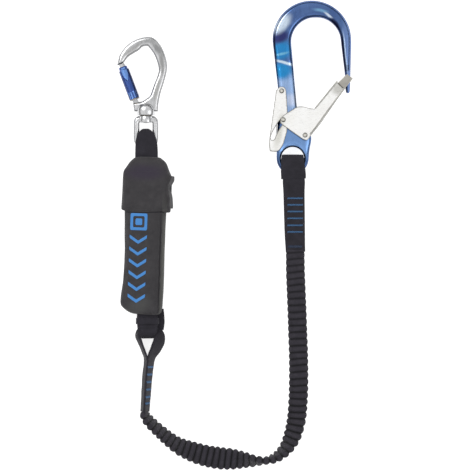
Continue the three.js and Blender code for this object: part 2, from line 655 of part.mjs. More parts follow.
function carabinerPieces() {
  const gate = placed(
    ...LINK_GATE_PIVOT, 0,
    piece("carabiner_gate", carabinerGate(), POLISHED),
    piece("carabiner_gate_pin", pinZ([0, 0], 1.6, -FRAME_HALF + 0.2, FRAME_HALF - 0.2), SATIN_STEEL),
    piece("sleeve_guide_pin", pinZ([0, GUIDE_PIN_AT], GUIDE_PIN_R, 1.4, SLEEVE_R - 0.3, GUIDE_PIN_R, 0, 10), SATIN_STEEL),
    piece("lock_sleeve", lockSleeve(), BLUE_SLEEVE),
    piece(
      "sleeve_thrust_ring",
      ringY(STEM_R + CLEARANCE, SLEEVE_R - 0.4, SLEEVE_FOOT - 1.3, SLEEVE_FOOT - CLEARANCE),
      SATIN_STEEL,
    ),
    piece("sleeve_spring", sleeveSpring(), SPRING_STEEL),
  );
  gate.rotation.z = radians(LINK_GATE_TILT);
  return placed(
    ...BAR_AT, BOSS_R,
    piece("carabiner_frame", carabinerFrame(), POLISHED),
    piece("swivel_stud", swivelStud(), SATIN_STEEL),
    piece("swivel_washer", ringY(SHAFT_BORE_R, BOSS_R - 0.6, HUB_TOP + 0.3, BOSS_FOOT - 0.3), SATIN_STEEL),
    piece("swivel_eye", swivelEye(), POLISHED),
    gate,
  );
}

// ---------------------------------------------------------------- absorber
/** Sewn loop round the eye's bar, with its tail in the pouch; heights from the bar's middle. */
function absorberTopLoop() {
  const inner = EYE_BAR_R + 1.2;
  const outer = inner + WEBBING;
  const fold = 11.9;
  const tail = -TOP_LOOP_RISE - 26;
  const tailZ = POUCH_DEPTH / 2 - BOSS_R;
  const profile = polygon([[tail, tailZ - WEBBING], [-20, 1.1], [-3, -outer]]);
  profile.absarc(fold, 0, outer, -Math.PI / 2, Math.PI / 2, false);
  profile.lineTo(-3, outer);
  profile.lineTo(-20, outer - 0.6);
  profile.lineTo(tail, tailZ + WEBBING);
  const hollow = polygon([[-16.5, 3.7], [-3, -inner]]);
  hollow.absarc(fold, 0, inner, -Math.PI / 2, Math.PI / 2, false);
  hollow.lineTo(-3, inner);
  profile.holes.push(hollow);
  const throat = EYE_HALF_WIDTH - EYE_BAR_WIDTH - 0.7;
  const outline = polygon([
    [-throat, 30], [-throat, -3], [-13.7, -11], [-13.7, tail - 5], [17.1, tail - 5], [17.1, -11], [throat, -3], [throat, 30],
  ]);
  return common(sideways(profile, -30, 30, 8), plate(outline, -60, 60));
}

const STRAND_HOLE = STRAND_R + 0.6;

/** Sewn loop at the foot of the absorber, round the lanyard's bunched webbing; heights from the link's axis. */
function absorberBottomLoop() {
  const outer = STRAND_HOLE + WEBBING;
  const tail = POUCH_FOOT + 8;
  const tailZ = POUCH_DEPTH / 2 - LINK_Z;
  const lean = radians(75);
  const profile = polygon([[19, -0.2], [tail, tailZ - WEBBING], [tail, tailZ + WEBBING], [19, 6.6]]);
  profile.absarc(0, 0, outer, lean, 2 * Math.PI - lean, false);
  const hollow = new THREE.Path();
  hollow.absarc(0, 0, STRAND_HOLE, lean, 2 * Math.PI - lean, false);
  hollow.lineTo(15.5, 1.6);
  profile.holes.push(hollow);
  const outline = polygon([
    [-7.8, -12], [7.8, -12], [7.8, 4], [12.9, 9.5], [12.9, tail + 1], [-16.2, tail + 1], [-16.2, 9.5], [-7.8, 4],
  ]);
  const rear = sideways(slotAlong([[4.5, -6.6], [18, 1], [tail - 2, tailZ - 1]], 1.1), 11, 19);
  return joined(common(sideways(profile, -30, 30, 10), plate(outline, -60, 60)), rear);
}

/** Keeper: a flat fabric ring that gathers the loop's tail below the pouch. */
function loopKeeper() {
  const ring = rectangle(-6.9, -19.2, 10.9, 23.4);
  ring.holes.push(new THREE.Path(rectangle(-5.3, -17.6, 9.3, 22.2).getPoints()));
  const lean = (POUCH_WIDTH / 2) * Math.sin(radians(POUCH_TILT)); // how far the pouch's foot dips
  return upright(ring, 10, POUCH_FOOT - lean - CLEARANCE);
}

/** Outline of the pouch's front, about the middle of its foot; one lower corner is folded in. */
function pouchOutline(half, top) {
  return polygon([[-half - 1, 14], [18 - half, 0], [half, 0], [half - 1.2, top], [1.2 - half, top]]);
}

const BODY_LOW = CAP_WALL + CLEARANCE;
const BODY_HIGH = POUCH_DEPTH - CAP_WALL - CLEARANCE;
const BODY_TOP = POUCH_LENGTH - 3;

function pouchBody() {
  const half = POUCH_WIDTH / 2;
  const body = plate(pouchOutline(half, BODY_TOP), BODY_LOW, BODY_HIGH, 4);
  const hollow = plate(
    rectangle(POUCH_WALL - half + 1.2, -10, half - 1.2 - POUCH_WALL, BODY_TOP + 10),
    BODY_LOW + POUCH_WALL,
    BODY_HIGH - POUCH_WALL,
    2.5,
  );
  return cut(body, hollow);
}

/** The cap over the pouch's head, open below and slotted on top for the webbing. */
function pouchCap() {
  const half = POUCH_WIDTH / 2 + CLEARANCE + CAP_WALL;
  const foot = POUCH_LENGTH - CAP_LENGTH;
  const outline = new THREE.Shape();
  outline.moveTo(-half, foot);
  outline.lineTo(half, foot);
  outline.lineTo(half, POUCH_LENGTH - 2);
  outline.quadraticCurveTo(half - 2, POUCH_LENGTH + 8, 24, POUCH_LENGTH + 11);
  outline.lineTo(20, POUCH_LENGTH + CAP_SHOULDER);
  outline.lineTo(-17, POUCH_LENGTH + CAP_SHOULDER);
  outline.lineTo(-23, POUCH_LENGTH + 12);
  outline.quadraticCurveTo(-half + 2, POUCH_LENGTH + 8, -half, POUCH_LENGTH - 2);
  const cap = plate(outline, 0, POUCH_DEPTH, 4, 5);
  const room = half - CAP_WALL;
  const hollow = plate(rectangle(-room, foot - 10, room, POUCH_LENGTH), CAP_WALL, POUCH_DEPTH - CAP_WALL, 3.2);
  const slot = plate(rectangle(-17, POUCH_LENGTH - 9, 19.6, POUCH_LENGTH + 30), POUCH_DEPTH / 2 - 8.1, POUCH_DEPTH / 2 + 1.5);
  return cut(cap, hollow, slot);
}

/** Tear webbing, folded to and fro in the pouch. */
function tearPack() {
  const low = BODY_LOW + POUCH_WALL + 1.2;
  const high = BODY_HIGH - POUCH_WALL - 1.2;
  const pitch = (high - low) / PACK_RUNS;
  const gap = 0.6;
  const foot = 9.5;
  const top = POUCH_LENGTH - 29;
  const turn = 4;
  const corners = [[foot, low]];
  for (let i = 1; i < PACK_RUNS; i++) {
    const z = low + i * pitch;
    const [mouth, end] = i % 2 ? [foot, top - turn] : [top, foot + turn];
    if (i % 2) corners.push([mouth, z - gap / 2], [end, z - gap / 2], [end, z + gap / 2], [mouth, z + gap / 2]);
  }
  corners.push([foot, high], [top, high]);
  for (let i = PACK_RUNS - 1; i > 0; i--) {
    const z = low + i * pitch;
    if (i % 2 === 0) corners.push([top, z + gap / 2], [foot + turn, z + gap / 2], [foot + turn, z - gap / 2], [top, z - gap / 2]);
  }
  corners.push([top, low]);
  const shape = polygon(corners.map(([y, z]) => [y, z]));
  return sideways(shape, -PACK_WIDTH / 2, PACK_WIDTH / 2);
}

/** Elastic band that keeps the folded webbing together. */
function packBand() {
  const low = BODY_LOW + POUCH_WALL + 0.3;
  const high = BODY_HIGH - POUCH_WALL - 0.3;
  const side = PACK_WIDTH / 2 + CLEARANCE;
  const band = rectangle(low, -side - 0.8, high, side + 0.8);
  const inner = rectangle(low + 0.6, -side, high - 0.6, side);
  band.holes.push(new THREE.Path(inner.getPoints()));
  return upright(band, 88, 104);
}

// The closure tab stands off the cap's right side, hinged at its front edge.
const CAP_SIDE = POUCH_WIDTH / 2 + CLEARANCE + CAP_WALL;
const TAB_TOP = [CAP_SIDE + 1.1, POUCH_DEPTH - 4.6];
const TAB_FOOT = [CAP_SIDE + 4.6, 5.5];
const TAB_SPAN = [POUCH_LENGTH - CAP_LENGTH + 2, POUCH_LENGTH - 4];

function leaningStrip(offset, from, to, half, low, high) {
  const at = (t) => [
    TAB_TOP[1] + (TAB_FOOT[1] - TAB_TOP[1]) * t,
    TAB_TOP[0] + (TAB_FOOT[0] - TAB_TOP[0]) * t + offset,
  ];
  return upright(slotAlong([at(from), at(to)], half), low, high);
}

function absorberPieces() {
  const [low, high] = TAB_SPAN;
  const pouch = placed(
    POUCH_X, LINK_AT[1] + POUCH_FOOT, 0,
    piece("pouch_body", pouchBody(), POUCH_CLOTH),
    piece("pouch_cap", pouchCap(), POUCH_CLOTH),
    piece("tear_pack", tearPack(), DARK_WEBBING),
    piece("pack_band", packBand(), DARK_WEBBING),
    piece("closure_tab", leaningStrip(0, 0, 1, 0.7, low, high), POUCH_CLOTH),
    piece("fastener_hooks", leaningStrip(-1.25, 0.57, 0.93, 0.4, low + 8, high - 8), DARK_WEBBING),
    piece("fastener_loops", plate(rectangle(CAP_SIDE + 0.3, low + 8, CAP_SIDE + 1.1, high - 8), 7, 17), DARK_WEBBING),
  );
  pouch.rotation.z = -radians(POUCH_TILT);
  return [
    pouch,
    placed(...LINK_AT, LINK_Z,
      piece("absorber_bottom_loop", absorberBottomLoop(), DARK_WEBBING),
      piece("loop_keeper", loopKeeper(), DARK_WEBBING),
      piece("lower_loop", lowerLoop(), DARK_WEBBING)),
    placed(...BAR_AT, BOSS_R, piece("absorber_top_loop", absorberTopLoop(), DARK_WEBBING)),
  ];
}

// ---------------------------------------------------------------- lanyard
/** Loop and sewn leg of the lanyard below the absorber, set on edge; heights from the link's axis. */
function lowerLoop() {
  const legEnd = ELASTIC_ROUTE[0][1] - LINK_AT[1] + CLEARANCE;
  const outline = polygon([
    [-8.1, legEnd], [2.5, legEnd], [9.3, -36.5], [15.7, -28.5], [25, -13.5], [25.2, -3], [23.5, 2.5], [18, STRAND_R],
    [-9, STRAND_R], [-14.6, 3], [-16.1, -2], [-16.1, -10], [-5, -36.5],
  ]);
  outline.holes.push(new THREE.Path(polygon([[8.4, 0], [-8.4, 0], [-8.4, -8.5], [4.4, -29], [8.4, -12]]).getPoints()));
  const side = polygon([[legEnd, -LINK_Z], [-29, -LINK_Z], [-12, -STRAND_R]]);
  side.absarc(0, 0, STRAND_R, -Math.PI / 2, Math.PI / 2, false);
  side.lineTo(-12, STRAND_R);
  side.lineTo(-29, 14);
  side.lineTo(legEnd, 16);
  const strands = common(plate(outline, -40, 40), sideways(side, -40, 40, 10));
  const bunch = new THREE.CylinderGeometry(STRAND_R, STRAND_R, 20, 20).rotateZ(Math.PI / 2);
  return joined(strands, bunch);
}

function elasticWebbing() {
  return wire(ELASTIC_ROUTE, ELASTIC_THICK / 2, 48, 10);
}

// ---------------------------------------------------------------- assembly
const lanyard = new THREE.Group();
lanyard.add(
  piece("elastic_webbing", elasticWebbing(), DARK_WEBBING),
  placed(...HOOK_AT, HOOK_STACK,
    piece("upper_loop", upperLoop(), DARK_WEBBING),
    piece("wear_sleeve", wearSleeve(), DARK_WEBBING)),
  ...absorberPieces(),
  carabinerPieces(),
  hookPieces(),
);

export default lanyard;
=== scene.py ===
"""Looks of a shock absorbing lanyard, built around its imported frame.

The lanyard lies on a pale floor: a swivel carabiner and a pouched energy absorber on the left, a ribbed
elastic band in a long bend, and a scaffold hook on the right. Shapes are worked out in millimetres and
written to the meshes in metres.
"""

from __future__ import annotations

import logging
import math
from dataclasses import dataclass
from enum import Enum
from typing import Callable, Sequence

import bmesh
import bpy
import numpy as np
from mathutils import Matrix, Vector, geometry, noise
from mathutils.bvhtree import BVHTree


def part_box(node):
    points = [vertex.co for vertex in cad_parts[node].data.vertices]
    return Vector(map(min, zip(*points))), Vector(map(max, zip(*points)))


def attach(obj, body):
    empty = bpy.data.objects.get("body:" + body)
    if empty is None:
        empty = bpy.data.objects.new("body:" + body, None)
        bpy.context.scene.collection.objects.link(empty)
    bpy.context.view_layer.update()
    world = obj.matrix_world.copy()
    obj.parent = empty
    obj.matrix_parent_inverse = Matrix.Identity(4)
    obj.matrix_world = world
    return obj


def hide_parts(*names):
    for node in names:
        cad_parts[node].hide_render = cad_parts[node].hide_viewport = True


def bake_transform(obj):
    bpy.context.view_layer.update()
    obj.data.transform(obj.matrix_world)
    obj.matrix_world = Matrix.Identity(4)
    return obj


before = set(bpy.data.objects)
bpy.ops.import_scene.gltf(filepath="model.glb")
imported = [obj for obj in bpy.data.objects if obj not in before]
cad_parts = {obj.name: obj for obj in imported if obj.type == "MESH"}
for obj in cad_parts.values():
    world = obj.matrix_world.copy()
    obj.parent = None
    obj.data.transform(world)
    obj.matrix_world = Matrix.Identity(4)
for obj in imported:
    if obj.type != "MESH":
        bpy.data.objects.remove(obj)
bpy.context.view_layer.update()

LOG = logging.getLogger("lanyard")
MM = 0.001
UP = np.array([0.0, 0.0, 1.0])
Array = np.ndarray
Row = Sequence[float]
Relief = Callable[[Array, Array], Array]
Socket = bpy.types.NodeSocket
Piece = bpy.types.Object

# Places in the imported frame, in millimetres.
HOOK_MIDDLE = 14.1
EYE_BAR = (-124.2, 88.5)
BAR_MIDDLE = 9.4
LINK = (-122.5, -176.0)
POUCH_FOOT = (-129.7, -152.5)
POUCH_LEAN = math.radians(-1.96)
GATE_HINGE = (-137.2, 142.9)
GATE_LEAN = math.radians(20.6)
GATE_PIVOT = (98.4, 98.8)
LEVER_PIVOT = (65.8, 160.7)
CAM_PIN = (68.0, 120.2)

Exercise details
In the listing above, find the line containing "side.lineTo(-12, STRAND_R);" and the line containing "if empty is", then quote both, plus every line between them, exactly as written.

Expected answer
  side.lineTo(-12, STRAND_R);
  side.lineTo(-29, 14);
  side.lineTo(legEnd, 16);
  const strands = common(plate(outline, -40, 40), sideways(side, -40, 40, 10));
  const bunch = new THREE.CylinderGeometry(STRAND_R, STRAND_R, 20, 20).rotateZ(Math.PI / 2);
  return joined(strands, bunch);
}

function elasticWebbing() {
  return wire(ELASTIC_ROUTE, ELASTIC_THICK / 2, 48, 10);
}

// ---------------------------------------------------------------- assembly
const lanyard = new THREE.Group();
lanyard.add(
  piece("elastic_webbing", elasticWebbing(), DARK_WEBBING),
  placed(...HOOK_AT, HOOK_STACK,
    piece("upper_loop", upperLoop(), DARK_WEBBING),
    piece("wear_sleeve", wearSleeve(), DARK_WEBBING)),
  ...absorberPieces(),
  carabinerPieces(),
  hookPieces(),
);

export default lanyard;
=== scene.py ===
"""Looks of a shock absorbing lanyard, built around its imported frame.

The lanyard lies on a pale floor: a swivel carabiner and a pouched energy absorber on the left, a ribbed
elastic band in a long bend, and a scaffold hook on the right. Shapes are worked out in millimetres and
written to the meshes in metres.
"""

from __future__ import annotations

import logging
import math
from dataclasses import dataclass
from enum import Enum
from typing import Callable, Sequence

import bmesh
import bpy
import numpy as np
from mathutils import Matrix, Vector, geometry, noise
from mathutils.bvhtree import BVHTree


def part_box(node):
    points = [vertex.co for vertex in cad_parts[node].data.vertices]
    return Vector(map(min, zip(*points))), Vector(map(max, zip(*points)))


def attach(obj, body):
    empty = bpy.data.objects.get("body:" + body)
    if empty is None:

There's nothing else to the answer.